Hayward sits on a deep basin of Quaternary alluvium, much of it loose sandy deposits washed down from the East Bay hills over millennia. The water table here is high, often just 6 to 12 feet below grade, and with the Hayward Fault running right through the center of town, every project involves a seismic conversation. That combination of loose sand, shallow groundwater, and high seismicity makes vibrocompaction one of the most effective ground improvement methods we deploy. But the design side is where it gets real. Spacing, depth, energy input, and verification sequencing all have to be calibrated to the specific gradation of the site—you can't just copy a program from San Jose and expect it to work here. We start with the CPT test to map continuous tip resistance and friction ratio across the footprint, which gives us the baseline for densification targets. Where access allows, we supplement with test pits to visually confirm layering before mobilizing the vibrator.
Vibrocompaction design in Hayward is a seismic mitigation strategy, not just a density improvement exercise.
Our approach and scope
Hayward's development history left a patchwork of fill conditions. The old downtown corridor along B Street and the industrial zones near the 880 corridor sit on variable fills placed before modern compaction standards existed. We see clean sands, silty sands, and occasional clay lenses all within the same block. A vibrocompaction design has to account for that variability. Our approach uses the vibro replacement concept when fines exceed 15%, switching to stone feed that builds compacted columns rather than relying on pure densification—a technique closely related to stone columns but with different design parameters for spacing and load transfer. For cleaner sands below 5% fines, we design for 70-80% relative density, verified by post-treatment CPT with ASTM D1586 cross-checks at 10% of points. The Hayward Municipal Code references IBC 2022 and ASCE 7-22 for seismic ground motion, so our settlement and liquefaction analyses tie directly to those spectra rather than generic assumptions.
Questions and answers
How much does vibrocompaction design cost for a Hayward project?

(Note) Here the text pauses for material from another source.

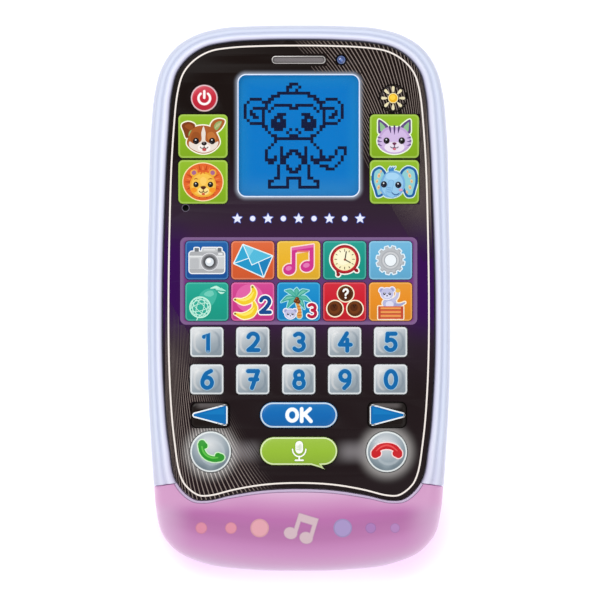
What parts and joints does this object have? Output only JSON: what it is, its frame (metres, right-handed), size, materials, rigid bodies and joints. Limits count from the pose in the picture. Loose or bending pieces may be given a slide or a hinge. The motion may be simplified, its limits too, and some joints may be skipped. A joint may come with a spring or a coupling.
{
  "type": "toy cell phone",
  "caption": "Toy cell phone with a small square display, rows of picture and number keys, round call keys, a glowing translucent chin and a battery door at the back.",
  "frame": {"origin": "centre of the phone's bounding box at its back face, which lies on the surface", "axes": "+Z out of the screen, +Y towards the earpiece end, +X to the right as the screen is read"},
  "size_m": [0.091, 0.164, 0.0234],
  "materials": {
    "lilac_shell": "satin moulded plastic",
    "lilac_back": "fine moulded texture",
    "pink_diffuser": "translucent pink plastic, lit from inside",
    "black_faceplate": "polished, printed from behind",
    "clear_lens": "clear polished plastic",
    "screen_glass": "blue display, lit from behind",
    "milky_plastic": "milky light guide",
    "grey_rubber": "moulded rubber",
    "board_green": "coated circuit board",
    "led_lens": "clear tinted lens",
    "dark_steel": "black painted steel",
    "bright_steel": "plated steel",
    "grille_grey": "moulded plastic",
    "camera_glass": "polished dark blue",
    "battery_jacket": "printed metal jacket",
    "silver_key": "silver painted plastic",
    "green_key": "glossy plastic",
    "deep_blue_key": "glossy plastic",
    "orange_key": "glossy plastic",
    "yellow_key": "glossy plastic",
    "teal_key": "glossy plastic",
    "sky_blue_key": "glossy plastic",
    "pink_key": "glossy plastic",
    "bright_blue_key": "glossy plastic",
    "red_key": "glossy plastic",
    "amber_key": "glossy plastic"
  },
  "bodies": {
    "root": {"front_housing": "lilac_shell", "rear_housing": "lilac_back", "light_cover": "pink_diffuser", "faceplate": "black_faceplate", "screen_lens": "clear_lens", "screen_panel": "screen_glass", "screen_backlight": "milky_plastic", "keypad_sheet": "grey_rubber", "circuit_board": "board_green", "light_board": "board_green", "led_left": "led_lens", "led_right": "led_lens", "speaker": "dark_steel", "earpiece_grille": "grille_grey", "microphone": "bright_steel", "camera_lens": "camera_glass", "battery_left": "battery_jacket", "battery_right": "battery_jacket", "battery_spring_left": "bright_steel", "battery_spring_right": "bright_steel", "battery_bridge": "bright_steel", "battery_terminal": "bright_steel", "housing_screw_1": "bright_steel", "housing_screw_2": "bright_steel", "housing_screw_3": "bright_steel", "housing_screw_4": "bright_steel"},
    "key_1": {"key_1": "silver_key"},
    "key_2": {"key_2": "silver_key"},
    "key_3": {"key_3": "silver_key"},
    "key_4": {"key_4": "silver_key"},
    "key_5": {"key_5": "silver_key"},
    "key_6": {"key_6": "silver_key"},
    "key_7": {"key_7": "silver_key"},
    "key_8": {"key_8": "silver_key"},
    "key_9": {"key_9": "silver_key"},
    "key_0": {"key_0": "silver_key"},
    "key_camera": {"key_camera": "deep_blue_key"},
    "key_mail": {"key_mail": "orange_key"},
    "key_music": {"key_music": "yellow_key"},
    "key_clock": {"key_clock": "teal_key"},
    "key_settings": {"key_settings": "sky_blue_key"},
    "key_net": {"key_net": "teal_key"},
    "key_bananas": {"key_bananas": "pink_key"},
    "key_palm": {"key_palm": "bright_blue_key"},
    "key_coconuts": {"key_coconuts": "red_key"},
    "key_crate": {"key_crate": "amber_key"},
    "key_dog": {"key_dog": "green_key"},
    "key_lion": {"key_lion": "green_key"},
    "key_cat": {"key_cat": "green_key"},
    "key_elephant": {"key_elephant": "green_key"},
    "key_ok": {"key_ok": "deep_blue_key"},
    "key_talk": {"key_talk": "green_key"},
    "key_call": {"key_call": "silver_key"},
    "key_hang_up": {"key_hang_up": "silver_key"},
    "key_power": {"key_power": "red_key"},
    "key_light": {"key_light": "black_faceplate"},
    "key_left": {"key_left": "black_faceplate"},
    "key_right": {"key_right": "black_faceplate"},
    "battery_door": {"battery_door": "lilac_back", "battery_door_screw": "bright_steel"}
  },
  "joints": [
    {"name": "battery_door_lift", "type": "slide", "parent": "root", "child": "battery_door", "axis": [0, 0, -1], "range_m": [0, 0.02]},
    {"name": "key_1_press", "type": "slide", "parent": "root", "child": "key_1", "axis": [0, 0, -1], "range_m": [0, 0.001], "stiffness_N_per_m": 400, "springref_m": -0.0005},
    {"name": "key_2_press", "type": "slide", "parent": "root", "child": "key_2", "axis": [0, 0, -1], "range_m": [0, 0.001], "stiffness_N_per_m": 400, "springref_m": -0.0005},
    {"name": "key_3_press", "type": "slide", "parent": "root", "child": "key_3", "axis": [0, 0, -1], "range_m": [0, 0.001], "stiffness_N_per_m": 400, "springref_m": -0.0005},
    {"name": "key_4_press", "type": "slide", "parent": "root", "child": "key_4", "axis": [0, 0, -1], "range_m": [0, 0.001], "stiffness_N_per_m": 400, "springref_m": -0.0005},
    {"name": "key_5_press", "type": "slide", "parent": "root", "child": "key_5", "axis": [0, 0, -1], "range_m": [0, 0.001], "stiffness_N_per_m": 400, "springref_m": -0.0005},
    {"name": "key_6_press", "type": "slide", "parent": "root", "child": "key_6", "axis": [0, 0, -1], "range_m": [0, 0.001], "stiffness_N_per_m": 400, "springref_m": -0.0005},
    {"name": "key_7_press", "type": "slide", "parent": "root", "child": "key_7", "axis": [0, 0, -1], "range_m": [0, 0.001], "stiffness_N_per_m": 400, "springref_m": -0.0005},
    {"name": "key_8_press", "type": "slide", "parent": "root", "child": "key_8", "axis": [0, 0, -1], "range_m": [0, 0.001], "stiffness_N_per_m": 400, "springref_m": -0.0005},
    {"name": "key_9_press", "type": "slide", "parent": "root", "child": "key_9", "axis": [0, 0, -1], "range_m": [0, 0.001], "stiffness_N_per_m": 400, "springref_m": -0.0005},
    {"name": "key_0_press", "type": "slide", "parent": "root", "child": "key_0", "axis": [0, 0, -1], "range_m": [0, 0.001], "stiffness_N_per_m": 400, "springref_m": -0.0005},
    {"name": "key_camera_press", "type": "slide", "parent": "root", "child": "key_camera", "axis": [0, 0, -1], "range_m": [0, 0.0006], "stiffness_N_per_m": 400, "springref_m": -0.0005},
    {"name": "key_mail_press", "type": "slide", "parent": "root", "child": "key_mail", "axis": [0, 0, -1], "range_m": [0, 0.0006], "stiffness_N_per_m": 400, "springref_m": -0.0005},
    {"name": "key_music_press", "type": "slide", "parent": "root", "child": "key_music", "axis": [0, 0, -1], "range_m": [0, 0.0006], "stiffness_N_per_m": 400, "springref_m": -0.0005},
    {"name": "key_clock_press", "type": "slide", "parent": "root", "child": "key_clock", "axis": [0, 0, -1], "range_m": [0, 0.0006], "stiffness_N_per_m": 400, "springref_m": -0.0005},
    {"name": "key_settings_press", "type": "slide", "parent": "root", "child": "key_settings", "axis": [0, 0, -1], "range_m": [0, 0.0006], "stiffness_N_per_m": 400, "springref_m": -0.0005},
    {"name": "key_net_press", "type": "slide", "parent": "root", "child": "key_net", "axis": [0, 0, -1], "range_m": [0, 0.0006], "stiffness_N_per_m": 400, "springref_m": -0.0005},
    {"name": "key_bananas_press", "type": "slide", "parent": "root", "child": "key_bananas", "axis": [0, 0, -1], "range_m": [0, 0.0006], "stiffness_N_per_m": 400, "springref_m": -0.0005},
    {"name": "key_palm_press", "type": "slide", "parent": "root", "child": "key_palm", "axis": [0, 0, -1], "range_m": [0, 0.0006], "stiffness_N_per_m": 400, "springref_m": -0.0005},
    {"name": "key_coconuts_press", "type": "slide", "parent": "root", "child": "key_coconuts", "axis": [0, 0, -1], "range_m": [0, 0.0006], "stiffness_N_per_m": 400, "springref_m": -0.0005},
    {"name": "key_crate_press", "type": "slide", "parent": "root", "child": "key_crate", "axis": [0, 0, -1], "range_m": [0, 0.0006], "stiffness_N_per_m": 400, "springref_m": -0.0005},
    {"name": "key_dog_press", "type": "slide", "parent": "root", "child": "key_dog", "axis": [0, 0, -1], "range_m": [0, 0.0006], "stiffness_N_per_m": 400, "springref_m": -0.0005},
    {"name": "key_lion_press", "type": "slide", "parent": "root", "child": "key_lion", "axis": [0, 0, -1], "range_m": [0, 0.0006], "stiffness_N_per_m": 400, "springref_m": -0.0005},
    {"name": "key_cat_press", "type": "slide", "parent": "root", "child": "key_cat", "axis": [0, 0, -1], "range_m": [0, 0.0006], "stiffness_N_per_m": 400, "springref_m": -0.0005},
    {"name": "key_elephant_press", "type": "slide", "parent": "root", "child": "key_elephant", "axis": [0, 0, -1], "range_m": [0, 0.0006], "stiffness_N_per_m": 400, "springref_m": -0.0005},
    {"name": "key_ok_press", "type": "slide", "parent": "root", "child": "key_ok", "axis": [0, 0, -1], "range_m": [0, 0.001], "stiffness_N_per_m": 400, "springref_m": -0.0005},
    {"name": "key_talk_press", "type": "slide", "parent": "root", "child": "key_talk", "axis": [0, 0, -1], "range_m": [0, 0.001], "stiffness_N_per_m": 400, "springref_m": -0.0005},
    {"name": "key_call_press", "type": "slide", "parent": "root", "child": "key_call", "axis": [0, 0, -1], "range_m": [0, 0.001], "stiffness_N_per_m": 400, "springref_m": -0.0005},
    {"name": "key_hang_up_press", "type": "slide", "parent": "root", "child": "key_hang_up", "axis": [0, 0, -1], "range_m": [0, 0.001], "stiffness_N_per_m": 400, "springref_m": -0.0005},
    {"name": "key_power_press", "type": "slide", "parent": "root", "child": "key_power", "axis": [0, 0, -1], "range_m": [0, 0.0008], "stiffness_N_per_m": 400, "springref_m": -0.0005},
    {"name": "key_light_press", "type": "slide", "parent": "root", "child": "key_light", "axis": [0, 0, -1], "range_m": [0, 0.0008], "stiffness_N_per_m": 400, "springref_m": -0.0005},
    {"name": "key_left_press", "type": "slide", "parent": "root", "child": "key_left", "axis": [0, 0, -1], "range_m": [0, 0.0008], "stiffness_N_per_m": 400, "springref_m": -0.0005},
    {"name": "key_right_press", "type": "slide", "parent": "root", "child": "key_right", "axis": [0, 0, -1], "range_m": [0, 0.0008], "stiffness_N_per_m": 400, "springref_m": -0.0005}
  ]
}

For most Hayward commercial and industrial sites, vibrocompaction design and verification runs between US$1,400 and US$4,750 depending on footprint size, number of CPT soundings required, and whether we are designing for settlement reduction alone or full liquefaction mitigation under ASCE 7-22.
Does Hayward's proximity to the fault change the design approach?
Absolutely. The Hayward Fault produces near-field ground motions with strong vertical components and short-duration pulses that behave differently than distant subduction zone earthquakes. Our design acceleration spectra come directly from the USGS hazard tool at the site coordinates, not from generic maps, and we often need higher relative density targets than what a standard settlement-control design would call for.
What soils in Hayward respond best to vibrocompaction?
The clean to slightly silty sands of the alluvial fan deposits, typically with less than 10 to 12% fines. Once you get above 15% silt content, the pore pressure dissipation during vibration slows down and pure densification becomes inefficient—at that point we shift the design toward vibro replacement with stone columns.
How do you verify the ground improvement actually worked?
We run a CPT grid after treatment, typically at 50-foot spacing, and compare tip resistance and sleeve friction profiles directly against the pre-treatment baselines. For every ten CPT soundings, we perform one SPT to correlate with ASTM D1586 N-values. The acceptance criteria are written into the design report: minimum relative density, maximum allowable settlement under design load, and factor of safety against liquefaction at each depth increment.